Her bid to defeat Scott Brown had a deep meaning to many here.  More than just the sting of having a Republican in the seat that had been Ted Kennedy's, there is a sense among liberals that a new majority is coming into being.  It is progressive and Left-leaning, and it votes Democratic.  It is the antithesis to the Nixon Silent Majority of the early 1970s, when disaffected Southern conservative Democrats joined forces with Northern urban working-class Catholics to abandon the Democratic party in droves, over Civil Rights, over Women's Rights, over the Vietnam War.  Ronald Reagan understood this ten years later and expanded it.  With his folksy control of the airwaves, he cloaked the country in the American flag and his brand of conservatism (which seems strikingly tolerant and cooperative compared to today's Republican rhetoric).  Liberals were on the run.  Democrat George McGovern won only Massachusetts in the 1972 presidential election.  Democrat Walter Mondale won only Minnesota in 1984.

But that has changed in large part because the country has changed.  While the South hasn't budged, remaining strongly Republican (at least they are true to that conservative value), the northern urban centers have experienced a true renaissance.  The cloak of their old industrial past has been shed.  They have become the new home of innovation, hipness, finance, information, and strongly Democratic-leaning politics. Even Detroit, a city on the perpetual downturn, is finding small places of upturn in this new century.  For activists, this election had to be an assertion of a new blue majority.  And it was.

At first glance of the electoral map, you might not come to that conclusion with so much red to see. 

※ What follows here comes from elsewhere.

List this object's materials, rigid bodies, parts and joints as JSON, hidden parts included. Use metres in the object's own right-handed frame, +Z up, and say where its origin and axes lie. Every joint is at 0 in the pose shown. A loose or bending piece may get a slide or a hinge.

In this county-by-county look at the dispersion of Democratic (blue) and Republican (red) votes in 2012, vast swaths of the middle part of the country are Republican, and solidly so.  But of course the population concentrations exist along the coasts.  From Maine down to Washington DC, Democratic.  Bordering the Great Lakes, also Democratic.  The West Coast almost in its full entirety, Democratic.  The exception is in the South, where the coastal counties along Gulf Coast remain Republican.

As it turns out, the blue districts correlate with the economic activity most strongly associated with 21st century America, the America that is still the innovation hub for the world: the Bostons, New Yorks, San Franciscos, Seattles.  These areas share a lot in common -- multicultural, tolerant, high levels of education, high incomes, long histories of immigrant arrivals living in close proximity and high density to the existing populations.

This map speaks of today's America, and it points to the challenge that the Republican Party faces.  The blue areas will not only continue to be blue for the foreseeable future, but they will continue to grow, in population, in economic strength, in wealth and in power.  They will both contribute and be influenced by the globalized work environment that is our new reality and soon to be our new norm.  They prize innovation, inclusion, and cooperation in their ethic.  And they see the Democratic Party not only as reflecting that, but as understanding it and implementing those values in its own work. In this world, in multicultural America, old divisions such as skin color and language of origin lessen in importance, to be replaced by new divisions -- education level, access to capital and information -- presenting a whole new set of thorny challenges. 

Can the Republicans understand this enough to have something relevant to say about it?  I think not in the near future.  Their endless focus on tax cuts seems to betray a lack of deeper comprehension of the complexity of the challenges, and the momentum within the party to travel down bad alleyways that are ultimately dead-ends is too strong to alter nimbly and responsively.  But it is safe to assume that even for Republicans eventually it will not be heresy or punishable by political death to utter the words: science is real and women are equals.  If not, it's the way of the Dodo bird for them.